Executives of Shell and Halliburton Industries were arrested and held in Nigeria, as part of an investigation into bribe schemes totaling in excess of $600 million. The Nigerian “anti-corruption police,” formally their Economic and Financial Crimes Commission, on November 29, took into custody employees of U.S. Oilfield service group Halliburton, and others. Applicable law stated the detainees could only be held for up to 48 hours; the employees were released just short of that figure. Those arrested included 10 Nigerian and/or relocated Halliburton staff, and one “senior employee” from each of the oil firms, Saipem Contracting, and Technip Offshore Nigeria Ltd. The Halliburton arrests were linked to a bribery case involving Halliburton former unit KBR, although the two disassociated in 2007; Halliburton has claimed no participation in the matters being investigated.

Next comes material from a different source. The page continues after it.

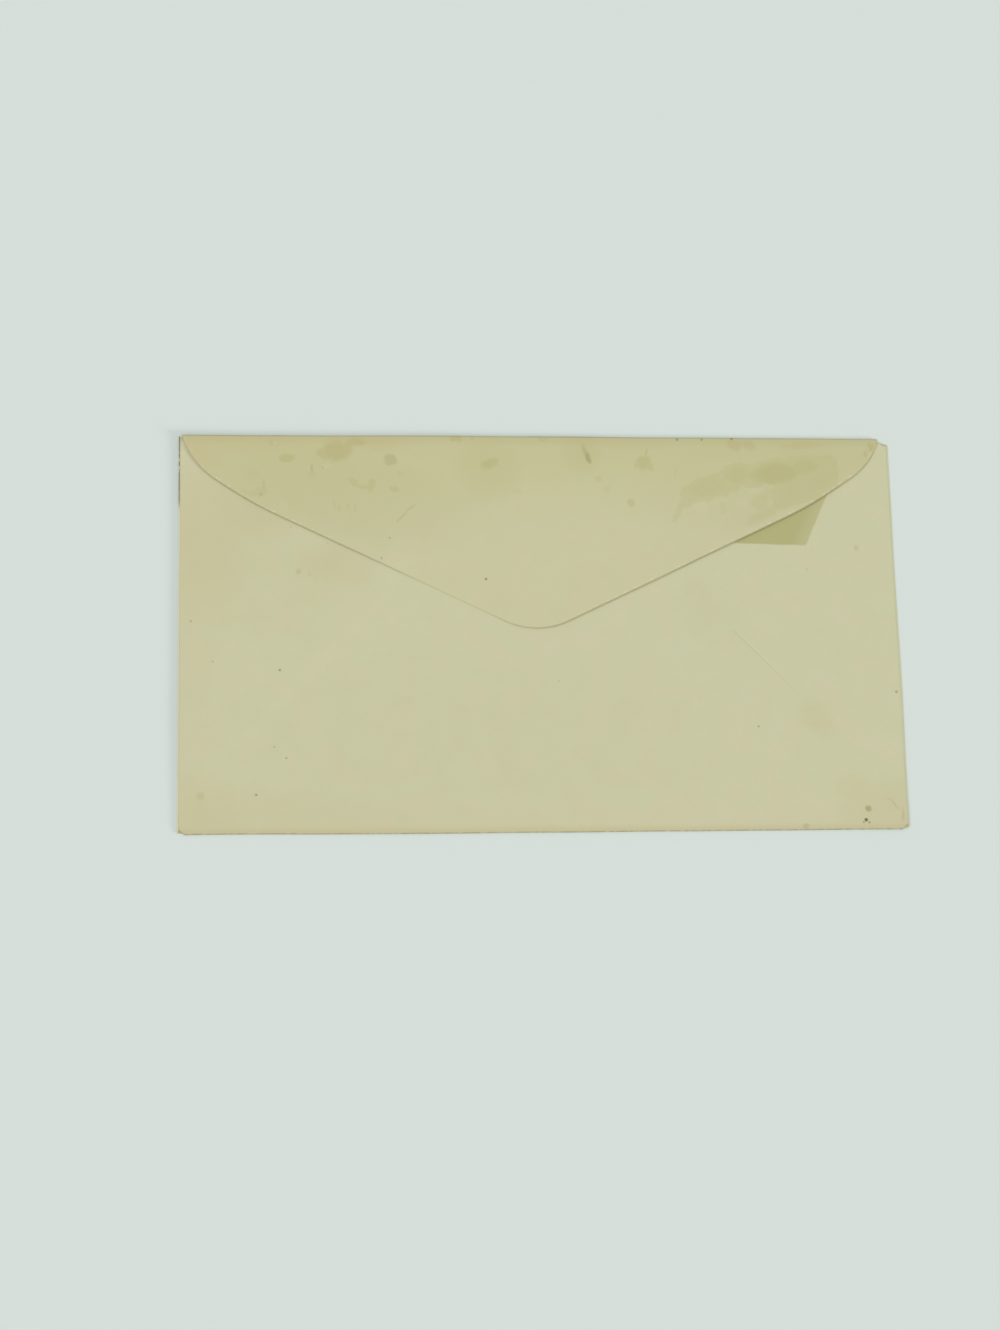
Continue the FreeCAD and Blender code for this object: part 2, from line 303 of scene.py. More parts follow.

Both Halliburton and KBR were previously investigated by the US Department of Justice regarding these charges in Nigeria, and bribery scandals in other countries. KBR pleaded guilty to having paid $180m in bribes over a ten year period to Nigerian officials to obtain $6b in contracts for the Bonny Island liquefied natural gas project. KBR and Halliburton settled for $579m in the US, but other nations including Nigeria still have matters pending; France and Switzerland are among interested parties.
Former US Vice-president Cheney reportedly is about to face investigation related to this bribery scandal stemming from his years as Halliburton’s chief executive. The Nigerian anti-fraud agency has indicated it will include Cheney in charges on these issues. KBR has already entered a guilty plea. Cheney’s attorney made the statement, “All this stuff happened well over a decade ago; let bygones be bygones!”
The travel documents of those arrested are being held; the subjects cannot leave the country. Halliburton has provided the Nicaraguan commission with a statement; Peter Robinson, a Shell Oil VP, made himself available for questioning.
Other charges include an admission by Shell to paying $2m to Nigerian subcontractors to circumvent customs, and to provide “an improper advantage” to Shell in connection with the deepwater Bonga Project. Shell separately admitted paying $2 million to Nigerian subcontractors on that project. The Shell Nicaraguan subsidy may have conspired to violate anti-bribery and books and records provisions of the Foreign Corrupt Practices Act; the Securities and Exchange Commission said Shell profited some $14m as a result of these payments.
Among those having agreed to comply with findings is Panalpina; Panalpina Welttransport Holding, a Swiss freight company had until 2007 a reputation for tolerance of bribery, and a “culture of corruption.” Panalpina, Shell, and five oil service companies on or about November 4 agreed to pay $236.5m to resolve a US probe of multi-national bribery, this according to The US Justice Department. It is alleged that Panalpina worked with oil and gas companies to illegally move rigs, ships, and equipment; Shell Oil Nigerian employees are thought to have requested Panalpina to provide false invoices to hide bribes. Insiders say that Panalpina used “distinctive packaging” to convey to Nigerian customs official the payloads of bribed shipments. Thus the materials were moved through customs without required paperwork.